As she intoned on MSNBC’s Morning Joe, back in 2017:
“…the tragedy of Russia’s past is so enormous that things could never have been different…. I was trying to figure out how people turn away from democracy: we thought Russia was just going to be democratic because what else would it be? We didn’t realize that people can choose not to have democracy, they can have reasons to turn away from freedom. The corrupt Yeltsin regime brought social and political anarchy, leading many to want someone stronger. Russians didn’t reckon with the past state terror, instead people wanted to go back to an imaginary past that was simpler [implying that Vladimir Putin took advantage of these sentiments, going back to time of the tsars and when the Orthodox Church was supreme]. When Putin says he’s protecting ethnic Russians in Ukraine, he means he is protecting them from the many terrible things that come from the progressive West homosexuals marching in from Brussels.”
This is the view now prevailing in the West, shared by the post-November 2016 “farther Left” and the Russophobic Neocon Right. It is the view that is telegraphed continually by most pundits on “conservative” Fox News (e.g., Brian Kilmeade) to its millions of viewers (with the exception of Tucker Carlson who has featured on several occasions the more rational perspective of Princeton Professor Stephen Cohen). It is spewed forth by semi-literate congressmen like Adam Kinzinger and Dan Crenshaw, and even tacitly accepted by those who should know better (e.g., former Congressman Trey Gowdy). It is grounded in an essentially Progressivist vision of global egalitarianism and premised on a dangerously faulty ideological reading of history.

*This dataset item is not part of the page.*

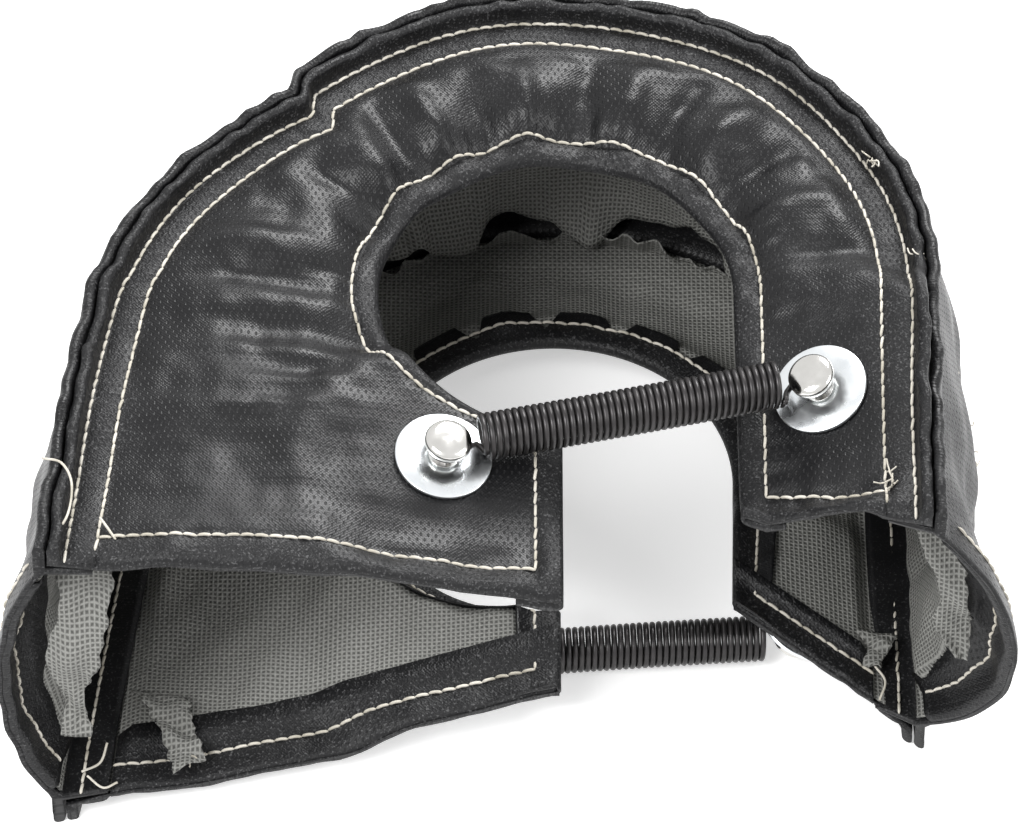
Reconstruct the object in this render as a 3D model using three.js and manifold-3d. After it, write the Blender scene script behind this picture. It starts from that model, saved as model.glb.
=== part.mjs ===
// Heat blanket for a turbine housing: a sewn, padded horseshoe of coated cloth.
// Two face panels are joined by an outer band. The central hole, the slot between
// the legs and both leg ends stay open, and two springs draw the legs together.
// Millimetres. X runs across the legs, +Y to the closed back, +Z up. The outlines
// are drawn round the hole's centre, and the finished part is then set with its
// lowest point at Z 0 and the middle of its plan at X 0, Y 0.
import * as THREE from 'three';
import { mergeVertices } from 'three/addons/utils/BufferGeometryUtils.js';
import ManifoldModule from 'manifold-3d';

const wasm = await ManifoldModule();
wasm.setup();

const { lerp, clamp, smoothstep, degToRad } = THREE.MathUtils;

// Plan of the horseshoe
const HOLE_RADIUS = 46;
const LOWER_HOLE_EXTRA = 2;
const SLOT_LEFT = 1.5;
const SLOT_WIDTH = 45;
const BACK_RADIUS = 99;
const STEP_ANGLE = 136.5;
const STEP_SPAN = 5;
const STEP_DEPTH = 5;
const LEFT_REACH = 118.5;
const LEFT_SPLAY = 12;
const LEFT_SPLAY_LENGTH = 94;
const LEFT_SPLAY_POWER = 0.6;
const SPLAY_LIMIT = 1.2;
const RIGHT_TAPER = 2;
const TURN_OUTER_Y = -50;

// Leg fronts: where each leg ends at its outer seam and at the slot
const UPPER_FRONTS = { leftOuter: -94, leftInner: -96.5, rightOuter: -82.5, rightInner: -66 };
const LOWER_FRONTS = { leftOuter: -101, leftInner: -73, rightOuter: -77.5, rightInner: -48 };

// Heights of the two faces at their outer seam, and the lips that stand beyond them
const LIP_HEIGHT = 5.6;
const LIP_SHOULDER = LIP_HEIGHT * 0.7;
const FACE_DISTANCE = 94.5;
const LOWER_LEVEL = LIP_HEIGHT;
const UPPER_LEVEL = LOWER_LEVEL + FACE_DISTANCE;
const SEAM_WAVE = 0.8;
const SEAM_WAVE_TURN = 1.7;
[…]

I continued with the January 1, 2019, MY CORNER:
“As Professor Paul Gottfried has written in The American Thinker, November 17, 2017:
“It is rather the attempt to view him [Putin] and his regime as an extension of the Soviet Communist one. This is a glaring misreading of the cultural and political changes in Russia since the 1990s. There isn’t much evidence that Putin was ever anything but a Russian nationalist, who worked for the Soviet rulers of the Russian empire before they fell from power. Identifying Putin as a left-over Soviet Communist is misleading, and perhaps like characterizing Mussolini in 1930 as a Marxist, because he was a socialist before the Great War. This linkage between Putin and Soviet Communism seems especially popular among geriatric Cold Warriors who may already be nostalgic for the Cold War. It also plays well among a GOP base that like to imagine that they’re still confronting the ‘evil empire’ that President Reagan famously denounced.”  [“Misreading Putin,” The American Thinker, November 25, 2017]

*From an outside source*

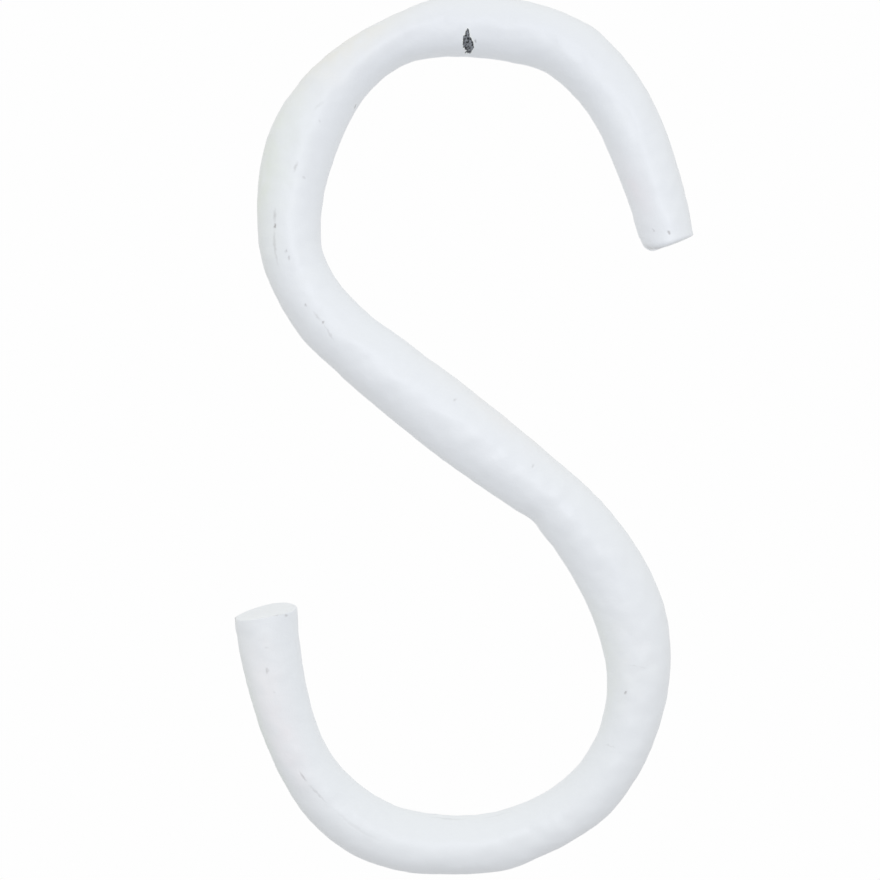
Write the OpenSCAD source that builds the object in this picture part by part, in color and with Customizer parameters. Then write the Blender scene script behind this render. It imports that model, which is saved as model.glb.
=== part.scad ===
// An S hook bent by hand from one round bar and coated thickly with paint, in millimetres.
// It hangs as in use: +Z is up, +X is the side of the upper tip and Y is the bar's depth.
// The origin is the rail seat, the point under the crown where the hook hangs.
// A bend turns the bar by an angle on the radius of its middle line. The bar's thickness,
// seen from the front, eases from one bend to the thickness named for the next bend's end.

/* [Bar] */
// Thickness of the bar at the crown
crown_thick = 7.65; // [6:0.05:10]
// Depth of the bar, from front to back, where it is neither thick nor thin
bar_depth = 8; // [6:0.1:10]
// Share of each thick and thin place that shows in the depth too
depth_share = 0.5; // [0:0.05:1]

/* [Upper arm, from the crown down to the upper tip] */
// Radius of the nearly flat crest beside the crown
crest_r = 35.5; // [20:0.5:60]
// Angle of the crest
crest_angle = 13.5; // [5:0.5:20]
// Thickness at the crest's end
crest_thick = 7.5; // [6:0.05:10]
// Radius of the shoulder, the arm's tightest bend
shoulder_r = 16.5; // [14:0.5:25]
// Angle of the shoulder
shoulder_angle = 31; // [20:0.5:40]
// Thickness at the shoulder's end
shoulder_thick = 7.65; // [6:0.05:10]
// Radius of the arm
arm_r = 24; // [18:0.5:35]
// Angle of the arm
arm_angle = 22; // [15:0.5:30]
// Thickness at the arm's end
arm_thick = 7.6; // [6:0.05:10]
// Radius of the last stretch up to the upper tip
upper_tip_r = 75; // [50:1:120]
// Angle of the last stretch up to the upper tip
upper_tip_angle = 12; // [5:0.5:15]
// Thickness at the upper tip
upper_tip_thick = 6.75; // [6:0.05:10]

/* [Upper bow, from the crown back to the shank] */
// Radius of the thin neck beside the crown
neck_r = 20.5; // [15:0.5:30]
// Angle of the neck
neck_angle = 26.5; // [20:0.5:35]
// Thickness at the neck's end, the thinnest place of the bar
neck_thick = 6; // [5:0.05:9]
// Radius of the bow's back
upper_back_r = 23; // [18:0.5:30]
// Angle of the bow's back
upper_back_angle = 44; // [35:0.5:50]
// Thickness at the back's end
upper_back_thick = 8.7; // [6:0.05:10]
// Radius of the bow's side
upper_side_r = 29; // [20:0.5:35]
// Angle of the bow's side
upper_side_angle = 24; // [15:0.5:30]
// Thickness at the side's end
upper_side_thick = 7.95; // [6:0.05:10]
// Radius of the elbow, the hook's tightest bend
elbow_r = 13.5; // [12:0.5:20]
// Angle of the elbow
elbow_angle = 22.5; // [15:0.5:30]
// Thickness at the elbow's end
elbow_thick = 7.7; // [6:0.05:10]
// Radius of the bend that leads into the shank
lead_r = 27; // [20:0.5:35]
// Angle of the bend that leads into the shank
lead_angle = 25.5; // [20:0.5:30]
// Thickness where the shank begins
lead_thick = 8.6; // [6:0.05:10]

/* [Shank] */
// Length of the shank from the upper bow to its thickest place
shank_upper_len = 15.5; // [10:0.5:24]
// Thickness at the thickest place
belly_thick = 9.35; // [6:0.05:11]
// Length of the shank from its thickest place to the lower bow
shank_lower_len = 12.5; // [8:0.5:20]
// Thickness where the lower bow begins
waist_thick = 8.15; // [6:0.05:10]

/* [Lower bow, from the shank round to the lower tip] */
// Radius of the hip, the bow's first bend
hip_r = 35.5; // [25:0.5:45]
// Angle of the hip
hip_angle = 30.5; // [25:0.5:35]
// Thickness at the hip's end
hip_thick = 9.05; // [6:0.05:10]
// Radius of the bow's back
lower_back_r = 23; // [18:0.5:30]
// Angle of the bow's back
lower_back_angle = 45.5; // [40:0.5:50]
// Thickness at the back's end
lower_back_thick = 6.9; // [6:0.05:10]
// Radius of the heel
heel_r = 20.5; // [15:0.5:25]
// Angle of the heel
heel_angle = 39; // [30:0.5:42]
// Thickness at the heel's end
heel_thick = 6.7; // [6:0.05:10]
// Radius of the sole, where the load hangs
sole_r = 27; // [20:0.5:35]
// Angle of the sole
sole_angle = 43.5; // [38:0.5:48]
// Thickness at the sole's end
sole_thick = 7.45; // [6:0.05:10]
// Radius of the short bend at the sole's far end
ball_r = 16.5; // [12:0.5:22]
// Angle of the short bend
ball_angle = 17.5; // [10:0.5:22]
// Thickness at the short bend's end
ball_thick = 7.6; // [6:0.05:10]
// Radius of the rise towards the lower tip
rise_r = 20.5; // [15:0.5:26]
// Angle of the rise
rise_angle = 35; // [30:0.5:40]
// Thickness at the rise's end
rise_thick = 6.75; // [6:0.05:10]
// Radius of the last stretch up to the lower tip
lower_tip_r = 56; // [40:1:90]
// Angle of the last stretch up to the lower tip
lower_tip_angle = 18; // [10:0.5:22]
// Thickness at the lower tip
lower_tip_thick = 7.8; // [6:0.05:10]

/* [Cut ends] */
// Slant of the cut at the upper tip, which leaves the inner side longer
upper_slant_angle = 9; // [0:0.5:15]
// Lean of the cut at the upper tip, which leaves the front longer
upper_lean_angle = 5; // [0:0.5:15]
// Radius of the filed edge round the cut at the upper tip
upper_edge_r = 1.2; // [0.2:0.1:1.5]
// Slant of the cut at the lower tip, which leaves the inner side longer
lower_slant_angle = 4.5; // [0:0.5:15]
// Lean of the cut at the lower tip, which leaves the back longer
lower_lean_angle = 5.5; // [0:0.5:15]
// Radius of the paint over the sharper edge round the cut at the lower tip
lower_edge_r = 0.4; // [0.2:0.1:1.5]

/* [Hidden] */

paint = [0.89, 0.91, 0.93];

// Sides of a section, length of bar between two sections, and sections round a cut's edge
section_sides = 32;
section_gap = 2.2;
edge_steps = 6;
// Length of bar at each tip that has no section, so that a slanted cut crosses none
tip_room = 3.5;

// The two runs of bends start at the crown. A bend is [radius, angle, thickness at its end],
// with a positive angle turning left as seen from the front, and a straight has the angle 0
// and its length in place of the radius.
arm_run = [
    [crest_r, -crest_angle, crest_thick],
    [shoulder_r, -shoulder_angle, shoulder_thick],
    [arm_r, -arm_angle, arm_thick],
    [upper_tip_r, -upper_tip_angle, upper_tip_thick]
];
bow_run = [
    [neck_r, neck_angle, neck_thick],
    [upper_back_r, upper_back_angle, upper_back_thick],
    [upper_side_r, upper_side_angle, upper_side_thick],
    [elbow_r, elbow_angle, elbow_thick],
    [lead_r, lead_angle, lead_thick],
    [shank_upper_len, 0, belly_thick],
    [shank_lower_len, 0, waist_thick],
    [hip_r, -hip_angle, hip_thick],
    [lower_back_r, -lower_back_angle, lower_back_thick],
    [heel_r, -heel_angle, heel_thick],
    [sole_r, -sole_angle, sole_thick],
    [ball_r, -ball_angle, ball_thick],
    [rise_r, -rise_angle, rise_thick],
    [lower_tip_r, -lower_tip_angle, lower_tip_thick]
];

// A place is [x, z, heading]. The crown's middle lies half a thickness above the seat.
arm_start = [0, crown_thick / 2, 0];
bow_start = [0, crown_thick / 2, 180];

// Length of bar in a bend or a straight
function bend_len(bend) = bend[1] == 0 ? bend[0] : bend[0] * abs(bend[1]) * PI / 180;

// Place at a share t of the way along a bend that starts at a place
function along(place, bend, t) =
    let (
        head = place[2],
        turned = head + bend[1] * t,
        r = sign(bend[1]) * bend[0],
        gone = bend[0] * t
    )
    bend[1] == 0
        ? [place[0] + gone * cos(head), place[1] + gone * sin(head), head]
        : [place[0] + r * (sin(turned) - sin(head)), place[1] - r * (cos(turned) - cos(head)), turned];

// Start of each bend of a run, followed by the end of the run
function bend_starts(run, start) = [
    for (i = 0, at = start; i <= len(run); at = i < len(run) ? along(at, run[i], 1) : at, i = i + 1) at
];

// Thickness at a share t of the way from one thickness to the next, level at both ends
function eased(from, to, t) = from + (to - from) * t * t * (3 - 2 * t);

// One section of the bar: its points in a ring round a place. The side is 1 where the ring's
// first point lies left of the heading and -1 where it lies right of it. An inset makes the
// section smaller, and a cut is [setback from the place, slant, lean].
function section(place, thick, side, inset = 0, cut = [0, 0, 0]) =
    let (deep = bar_depth + depth_share * (thick - bar_depth))
    [for (k = [0 : section_sides - 1])
        let (
            turn = 360 * k / section_sides,
            across = (thick / 2 - inset) * cos(turn),
            back = (deep / 2 - inset) * sin(turn),
            ahead = across * tan(cut[1]) + back * tan(cut[2]) - cut[0]
        )
        [
            place[0] + ahead * cos(place[2]) - side * across * sin(place[2]),
            back,
            place[1] + ahead * sin(place[2]) + side * across * cos(place[2])
        ]
    ];

// Sections of a run from its start to the room left for the cut
function run_sections(run, start, side) =
    let (starts = bend_starts(run, start), last = len(run) - 1)
    [for (i = [0 : last])
        let (
            bend = run[i],
            from = i == 0 ? crown_thick : run[i - 1][2],
            steps = ceil(bend_len(bend) / section_gap)
        )
        for (k = [0 : steps - 1])
            let (t = k / steps)
            if (i < last || bend_len(bend) * (1 - t) > tip_room)
                section(along(starts[i], bend, t), eased(from, bend[2], t), side)
    ];

// Sections of the cut at a run's end, round its edge to the rim of the flat face
function cut_sections(run, start, side, slant, lean, edge_r) =
    let (tip = bend_starts(run, start)[len(run)], thick = run[len(run) - 1][2])
    [for (k = [0 : edge_steps])
        let (turn = 90 * k / edge_steps)
        section(tip, thick, side, edge_r * (1 - cos(turn)), [edge_r * (1 - sin(turn)), slant, lean])
    ];

function reversed(list) = [for (i = [len(list) - 1 : -1 : 0]) list[i]];

// Triangles between a ring of points and the next one
function ring_faces(first) = [
    for (k = [0 : section_sides - 1])
        let (next = (k + 1) % section_sides)
        for (face = [
            [first + k, first + next + section_sides, first + next],
            [first + k, first + k + section_sides, first + next + section_sides]
        ]) face
];

// The bar bent into its S, from the upper tip over the crown to the lower tip
module s_hook() {
    arm = concat(
        run_sections(arm_run, arm_start, 1),
        cut_sections(arm_run, arm_start, 1, -upper_slant_angle, -upper_lean_angle, upper_edge_r)
    );
    bow = concat(
        run_sections(bow_run, bow_start, -1),
        cut_sections(bow_run, bow_start, -1, lower_slant_angle, lower_lean_angle, lower_edge_r)
    );
    // Both runs begin with the crown's section, which is kept once
    rings = concat(reversed(arm), [for (i = [1 : len(bow) - 1]) bow[i]]);
    upper_face = [for (k = [0 : section_sides - 1]) k];
    lower_face = [for (k = [section_sides - 1 : -1 : 0]) (len(rings) - 1) * section_sides + k];
    color(paint)
        polyhedron(
            points = [for (ring = rings) for (point = ring) point],
            faces = concat(
                [upper_face],
                [for (i = [0 : len(rings) - 2]) for (face = ring_faces(i * section_sides)) face],
                [lower_face]
            )
        );
}

s_hook();
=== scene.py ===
# An S hook, bent by hand from one steel bar and brushed thickly with white enamel.
# It hangs as in use: the origin is the rail seat under the crown, +Z is up, +X the upper tip's side.
from math import atan2, ceil, cos, degrees, hypot, inf, pi, radians, sin, sqrt, tan

import bmesh
import bpy
from mathutils import Matrix, Vector, kdtree, noise


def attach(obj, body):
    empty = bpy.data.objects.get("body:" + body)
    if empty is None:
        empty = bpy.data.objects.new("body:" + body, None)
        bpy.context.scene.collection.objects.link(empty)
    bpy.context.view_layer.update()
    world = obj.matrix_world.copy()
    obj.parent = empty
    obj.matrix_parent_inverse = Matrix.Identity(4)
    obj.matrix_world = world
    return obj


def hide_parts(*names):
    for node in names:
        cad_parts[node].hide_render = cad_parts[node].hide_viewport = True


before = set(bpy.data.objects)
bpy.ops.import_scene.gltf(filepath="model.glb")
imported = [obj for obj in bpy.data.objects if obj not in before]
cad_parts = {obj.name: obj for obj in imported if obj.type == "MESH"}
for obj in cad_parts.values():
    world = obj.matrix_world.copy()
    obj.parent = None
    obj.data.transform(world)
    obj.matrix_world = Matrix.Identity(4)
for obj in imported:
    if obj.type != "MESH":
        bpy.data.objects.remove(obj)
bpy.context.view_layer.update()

mm = 0.001  # sizes below are in millimetres, Blender's are in metres

# The bar. A bend is the radius of its middle line, its angle and the bar's thickness at its end.
# A positive angle turns left as seen from the front. A straight has the angle 0 and its length.
hook = {
    "name": "enamelled_hook",
    "crownThick": 7.65,
    "barDepth": 8,          # from front to back, where the bar is neither thick nor thin
    "depthShare": 0.5,      # share of each thick and thin place that shows in the depth too
    "armBends": [
        (35.5, -13.5, 7.5), # crest beside the crown
        (16.5, -31, 7.65),  # shoulder
        (24, -22, 7.6),     # arm
        (75, -12, 6.75),    # last stretch up to the upper tip
    ],
    "bowBends": [
        (20.5, 26.5, 6),    # thin neck beside the crown
        (23, 44, 8.7),      # back of the upper bow
        (29, 24, 7.95),     # its side
        (13.5, 22.5, 7.7),  # elbow, the tightest bend
        (27, 25.5, 8.6),    # lead into the shank
        (15.5, 0, 9.35),    # shank down to its belly
        (12.5, 0, 8.15),    # shank down to its waist
        (35.5, -30.5, 9.05), # hip
        (23, -45.5, 6.9),   # back of the lower bow
        (20.5, -39, 6.7),   # heel
        (27, -43.5, 7.45),  # sole, where the load hangs
        (16.5, -17.5, 7.6), # ball
        (20.5, -35, 6.75),  # rise
        (56, -18, 7.8),     # last stretch up to the lower tip
    ],
    "upperCut": (-9, -5, 0.2), # slant to the side of +X, lean to the back, radius of the paint on the edge
    "lowerCut": (4.5, 5.5, 0.12),
    "sides": 24,            # sides of the bar before it is subdivided
    "ringGap": 1.2,         # length of bar from one ring to the next, before it is subdivided
    "tipRoom": 3,           # length of bar at each tip that the saw cuts in one go
    "levels": 2,
    "weld": 0.01,           # points closer than this are one
    "sawReach": 9,          # how far from a tip the saw looks for faces
    "sawNoise": 0.001,      # points closer than this to the cut lie on it
    "edgeCuts": 2,          # rings added beside each cut, which keep its edge crisp
    "edgeSegments": 3,      # steps in the paint's rounded edge
    "capReach": 2,          # how far from the tip the middle of the cut's face may lie
    "capInsets": (0.25, 0.9, 1.1), # distances between the rings on the cut's face
    "lineStep": 0.1,        # length of bar from one point of its middle line to the next
}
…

“But, as Gottfried, Buchanan and Cohen have noted, much has changed since the days of the ‘Evil Empire.’  And now the ‘united front’ attack on post-Communist Russia centers on the Russian ‘sins,’ its multiple failures in ‘human rights’ and ‘equality.’ It is a position shared by Neoconservative writers like homosexual activist James Kirchick and Max Boot, as well as hard-core Leftists:

“This Russian despot, complains Kirchik, has banned the presentation of homosexuality as an alternative lifestyle in Russian schools and has openly associated gay marriage with Western decadence. Putin has also gone out of his way to advance the moral and social teachings of the Russian Orthodox faith and attack current Western notions of secularism. At the same time he is refurbishing Orthodox monasteries and churches throughout Russia and boasts that in the last three years atheism has declined in his country by 50%. In June, 2015 Putin announced his intention of ‘reinstating what is left of the Russian royal family in their ancestral residence.” [Gottfried, The American Thinker]

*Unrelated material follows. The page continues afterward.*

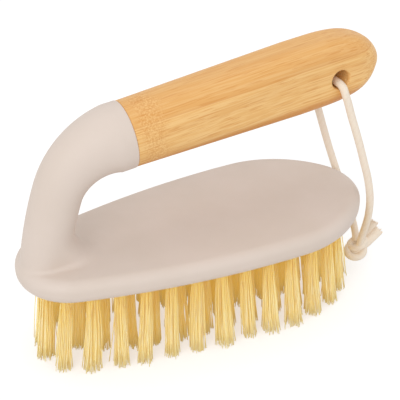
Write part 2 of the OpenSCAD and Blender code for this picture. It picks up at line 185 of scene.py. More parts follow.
class ScrubBrushColours(bpy.types.PropertyGroup):
    plastic: tint((218, 203, 191), "Matt taupe plastic of the block and arm")
    plastic_light: tint((221, 206, 195), "The paler part of the plastic's slight unevenness")
    plate: tint((204, 187, 175), "Plastic of the plate that holds the tufts")
    bamboo: tint((236, 184, 112), "The main colour of the bamboo")
    bamboo_light: tint((244, 200, 134), "The paler fibres")
    # Also paints the shade on the handle's rounded underside
    bamboo_dark_and_underside_shade: tint((212, 142, 66), "The darker fibres and dashes")
    bristle: tint((236, 220, 158), "The main colour of the bristles")
    bristle_pale: tint((246, 235, 186), "The palest bristles")
    # Painted shade: the deeper colour that the bristles take near the block
    bristle_root_shade: tint((232, 199, 108), "The bristles' colour near the block")
    bristle_glow: tint((244, 198, 110), "Light that has passed through other bristles")
    cotton: tint((250, 238, 222), "The cord's colour")
    # Darker fibres, and the painted shade in the grooves between the strands
    cotton_dark_and_groove_shade: tint((228, 205, 178), "The colour between the cord's strands")
    steel: tint((176, 178, 181), "The stud and the tuft anchors")


class ScrubBrushStage(bpy.types.PropertyGroup):
    azimuth: angle(-27, "Where the camera stands round the brush")
    elevation: angle(32.35, "How far above the horizon the camera stands")
    away: distance(400, "Distance from the camera to the point it looks at")
    target: FloatVectorProperty(
        description="The point that the camera looks at",
        default=(-0.27 * MM, 0, 54.73 * MM), size=3, subtype="XYZ", unit="LENGTH",
    )
    lens: share(87.2, "Focal length of the camera in millimetres")
    key: share(3.5, "Power of the key light in watts")
    fill: share(0.95, "Power of the fill light in watts")
    top: share(1.05, "Power of the light above in watts")
    surround: share(0.74, "Level of the light from all round")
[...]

“The times have changed—and changed dramatically and radically since the Gipper told thrilled Berliners: ‘Mr. Gorbachev, tear down this wall.’ Now Vladimir Putin embraces Orthodoxy, attends Christmas Midnight Mass in the village of Turginovo and forthrightly and consistently condemns ‘abortion on demand, homosexual marriage, pornography, promiscuity, and the whole panoply of Hollywood values,’ to quote Pat Buchanan. ‘He is seeking to redefine the ‘Us vs. Them’ world conflict of the future as one in which conservatives, traditionalists and nationalists of all continents and countries stand up against the cultural and ideological imperialism  of what he sees as a decadent West.’
“This, then, is the world…turned upside down.
“Although the administration of President Trump must always assert American interests first as primary in how we approach world affairs, and certainly this may well portend competition and differences with post-Communist Russia, it is past time that our nation re-examine its relations with Putin and Moscow. As opposed to the ‘two faces’ of the xenophobic Russophobic common front, it is to the benefit of our country and those who hold to the traditional vision of our old republic to seek cooperation and alliance with a new ‘old’ Russia which defends the traditions and beliefs we also hold and which helped create our nation.”

With these thoughts and meditations in mind, I pass on Tucker Carlson’s latest sword thrust at the Russian Hoax Grendel. Assuredly, it will require many more such slashings; indeed, it will require a virtual counter-revolution, a rallying of those old “pitchfork brigades” which Buchanan summoned back in 1992. Either that—either the “normals” I have spoken about previously awaken and fight back with every ounce of strength, intelligence and grace that God may give us—or what we have inherited over the past twenty centuries, our Christian civilization, is finished.
To paraphrase the Duke of Wellington at the Battle of Waterloo, “I trust God will have mercy on us, for our enemies won’t!”